* Exercise:
The listing below contains a span that opens with the line containing "clear_scene()" and closes with the line containing "bpy.data.objects.remove(obj)". Return that span exactly.

* Records for processing:
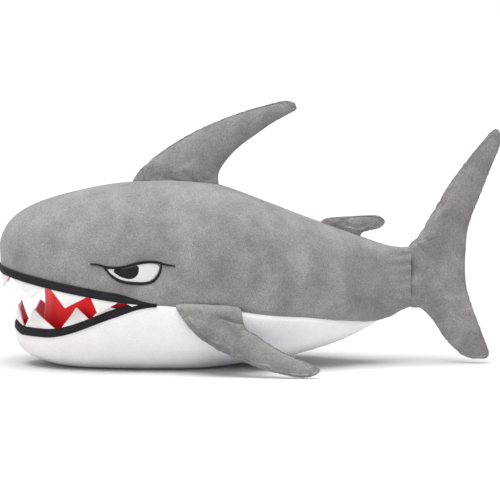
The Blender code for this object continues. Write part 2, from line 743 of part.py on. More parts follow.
def main():
    jaw = make_hinge("jaw_hinge", JAW_HINGE)
    make_back_skin()
    make_belly_skin()
    make_body_filling()
    make_palate_lining()
    make_mouth_wall()
    make_binding("upper_lip_binding", upper_lip, HEAD_RIDGE, flip=True)
    make_teeth("upper", upper_lip, UPPER_TEETH, -1.0)
    make_eyes()
    make_chin_skin(jaw)
    make_jaw_filling(jaw)
    make_mouth_floor_lining(jaw)
    make_binding("lower_lip_binding", lower_lip, JAW_KEEL, flip=False, parent=jaw)
    make_teeth("lower", lower_lip, LOWER_TEETH, 1.0, parent=jaw)
    make_standing_fins()
    make_pectoral_fins()


clear_scene()
COLLECTION = bpy.data.collections.new("plush_shark")
bpy.context.scene.collection.children.link(COLLECTION)
MATERIALS = {name: make_material(name) for name in COLOURS}
main()
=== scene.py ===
import math

import bmesh
import bpy
import numpy as np
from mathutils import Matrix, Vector, noise
from mathutils.bvhtree import BVHTree


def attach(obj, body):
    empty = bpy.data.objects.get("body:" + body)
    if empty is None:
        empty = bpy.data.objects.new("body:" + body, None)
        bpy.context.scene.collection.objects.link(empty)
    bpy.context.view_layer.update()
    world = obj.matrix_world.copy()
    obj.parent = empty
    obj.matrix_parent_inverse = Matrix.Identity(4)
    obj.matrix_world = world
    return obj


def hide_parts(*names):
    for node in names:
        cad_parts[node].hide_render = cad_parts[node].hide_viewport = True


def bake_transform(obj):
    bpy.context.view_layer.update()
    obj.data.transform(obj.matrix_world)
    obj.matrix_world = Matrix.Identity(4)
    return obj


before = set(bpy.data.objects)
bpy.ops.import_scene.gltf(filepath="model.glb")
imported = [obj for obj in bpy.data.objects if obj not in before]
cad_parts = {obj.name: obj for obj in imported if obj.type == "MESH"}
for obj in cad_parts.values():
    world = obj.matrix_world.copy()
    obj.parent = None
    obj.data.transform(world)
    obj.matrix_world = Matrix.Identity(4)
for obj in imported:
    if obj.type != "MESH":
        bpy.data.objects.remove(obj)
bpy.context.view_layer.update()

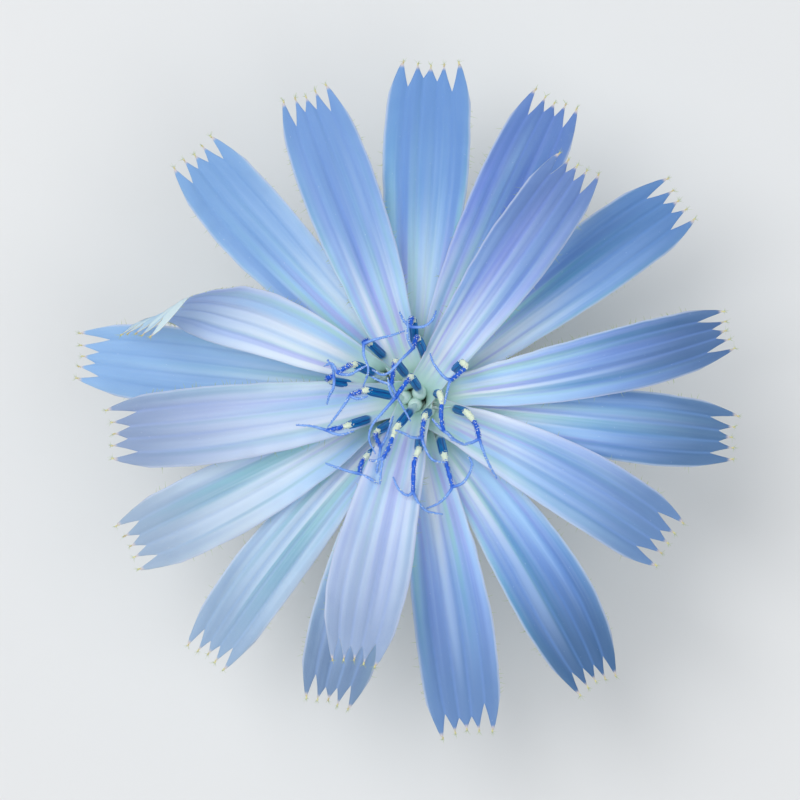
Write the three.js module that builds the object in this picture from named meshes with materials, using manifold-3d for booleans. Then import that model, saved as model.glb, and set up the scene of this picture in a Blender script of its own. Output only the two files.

* Solution for this task:
clear_scene()
COLLECTION = bpy.data.collections.new("plush_shark")
bpy.context.scene.collection.children.link(COLLECTION)
MATERIALS = {name: make_material(name) for name in COLOURS}
main()
=== scene.py ===
import math

import bmesh
import bpy
import numpy as np
from mathutils import Matrix, Vector, noise
from mathutils.bvhtree import BVHTree


def attach(obj, body):
    empty = bpy.data.objects.get("body:" + body)
    if empty is None:
        empty = bpy.data.objects.new("body:" + body, None)
        bpy.context.scene.collection.objects.link(empty)
    bpy.context.view_layer.update()
    world = obj.matrix_world.copy()
    obj.parent = empty
    obj.matrix_parent_inverse = Matrix.Identity(4)
    obj.matrix_world = world
    return obj


def hide_parts(*names):
    for node in names:
        cad_parts[node].hide_render = cad_parts[node].hide_viewport = True


def bake_transform(obj):
    bpy.context.view_layer.update()
    obj.data.transform(obj.matrix_world)
    obj.matrix_world = Matrix.Identity(4)
    return obj


before = set(bpy.data.objects)
bpy.ops.import_scene.gltf(filepath="model.glb")
imported = [obj for obj in bpy.data.objects if obj not in before]
cad_parts = {obj.name: obj for obj in imported if obj.type == "MESH"}
for obj in cad_parts.values():
    world = obj.matrix_world.copy()
    obj.parent = None
    obj.data.transform(world)
    obj.matrix_world = Matrix.Identity(4)
for obj in imported:
    if obj.type != "MESH":
        bpy.data.objects.remove(obj)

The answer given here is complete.